[GIVEN MATERIAL]
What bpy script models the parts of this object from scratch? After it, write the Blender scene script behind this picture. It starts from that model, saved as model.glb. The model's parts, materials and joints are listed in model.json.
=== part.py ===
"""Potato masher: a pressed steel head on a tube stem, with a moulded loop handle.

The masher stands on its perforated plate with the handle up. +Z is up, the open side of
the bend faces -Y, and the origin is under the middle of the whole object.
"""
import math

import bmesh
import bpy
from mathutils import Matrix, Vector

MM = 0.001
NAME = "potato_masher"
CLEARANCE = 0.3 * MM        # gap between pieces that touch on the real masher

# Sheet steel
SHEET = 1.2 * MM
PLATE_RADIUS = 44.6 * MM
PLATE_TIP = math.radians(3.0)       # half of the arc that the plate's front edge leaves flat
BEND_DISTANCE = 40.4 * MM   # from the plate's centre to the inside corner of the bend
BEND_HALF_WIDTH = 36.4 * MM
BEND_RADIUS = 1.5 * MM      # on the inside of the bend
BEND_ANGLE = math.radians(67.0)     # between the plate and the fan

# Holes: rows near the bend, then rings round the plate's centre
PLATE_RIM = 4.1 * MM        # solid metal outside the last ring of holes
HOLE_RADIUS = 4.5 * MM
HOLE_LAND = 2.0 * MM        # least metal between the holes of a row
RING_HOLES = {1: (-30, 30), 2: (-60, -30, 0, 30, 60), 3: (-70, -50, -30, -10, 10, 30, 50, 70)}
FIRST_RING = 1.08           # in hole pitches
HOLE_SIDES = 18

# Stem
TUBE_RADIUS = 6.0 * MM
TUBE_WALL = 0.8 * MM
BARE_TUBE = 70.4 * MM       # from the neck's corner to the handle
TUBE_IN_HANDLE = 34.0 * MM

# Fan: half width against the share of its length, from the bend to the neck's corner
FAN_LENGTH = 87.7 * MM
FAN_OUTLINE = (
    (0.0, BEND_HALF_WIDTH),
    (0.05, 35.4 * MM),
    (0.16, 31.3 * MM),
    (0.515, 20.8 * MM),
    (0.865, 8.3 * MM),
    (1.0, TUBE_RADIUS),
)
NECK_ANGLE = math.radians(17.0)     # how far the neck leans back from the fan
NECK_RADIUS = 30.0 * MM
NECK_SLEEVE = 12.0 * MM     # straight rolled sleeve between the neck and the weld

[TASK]
The required output is the exact run of lines from the beginning of the listing above to the line that contains "TUBE_IN_HANDLE = 34.0 * MM", inclusive of both.

[EXERCISE RESPONSE]
What bpy script models the parts of this object from scratch? After it, write the Blender scene script behind this picture. It starts from that model, saved as model.glb. The model's parts, materials and joints are listed in model.json.
=== part.py ===
"""Potato masher: a pressed steel head on a tube stem, with a moulded loop handle.

The masher stands on its perforated plate with the handle up. +Z is up, the open side of
the bend faces -Y, and the origin is under the middle of the whole object.
"""
import math

import bmesh
import bpy
from mathutils import Matrix, Vector

MM = 0.001
NAME = "potato_masher"
CLEARANCE = 0.3 * MM        # gap between pieces that touch on the real masher

# Sheet steel
SHEET = 1.2 * MM
PLATE_RADIUS = 44.6 * MM
PLATE_TIP = math.radians(3.0)       # half of the arc that the plate's front edge leaves flat
BEND_DISTANCE = 40.4 * MM   # from the plate's centre to the inside corner of the bend
BEND_HALF_WIDTH = 36.4 * MM
BEND_RADIUS = 1.5 * MM      # on the inside of the bend
BEND_ANGLE = math.radians(67.0)     # between the plate and the fan

# Holes: rows near the bend, then rings round the plate's centre
PLATE_RIM = 4.1 * MM        # solid metal outside the last ring of holes
HOLE_RADIUS = 4.5 * MM
HOLE_LAND = 2.0 * MM        # least metal between the holes of a row
RING_HOLES = {1: (-30, 30), 2: (-60, -30, 0, 30, 60), 3: (-70, -50, -30, -10, 10, 30, 50, 70)}
FIRST_RING = 1.08           # in hole pitches
HOLE_SIDES = 18

# Stem
TUBE_RADIUS = 6.0 * MM
TUBE_WALL = 0.8 * MM
BARE_TUBE = 70.4 * MM       # from the neck's corner to the handle
TUBE_IN_HANDLE = 34.0 * MM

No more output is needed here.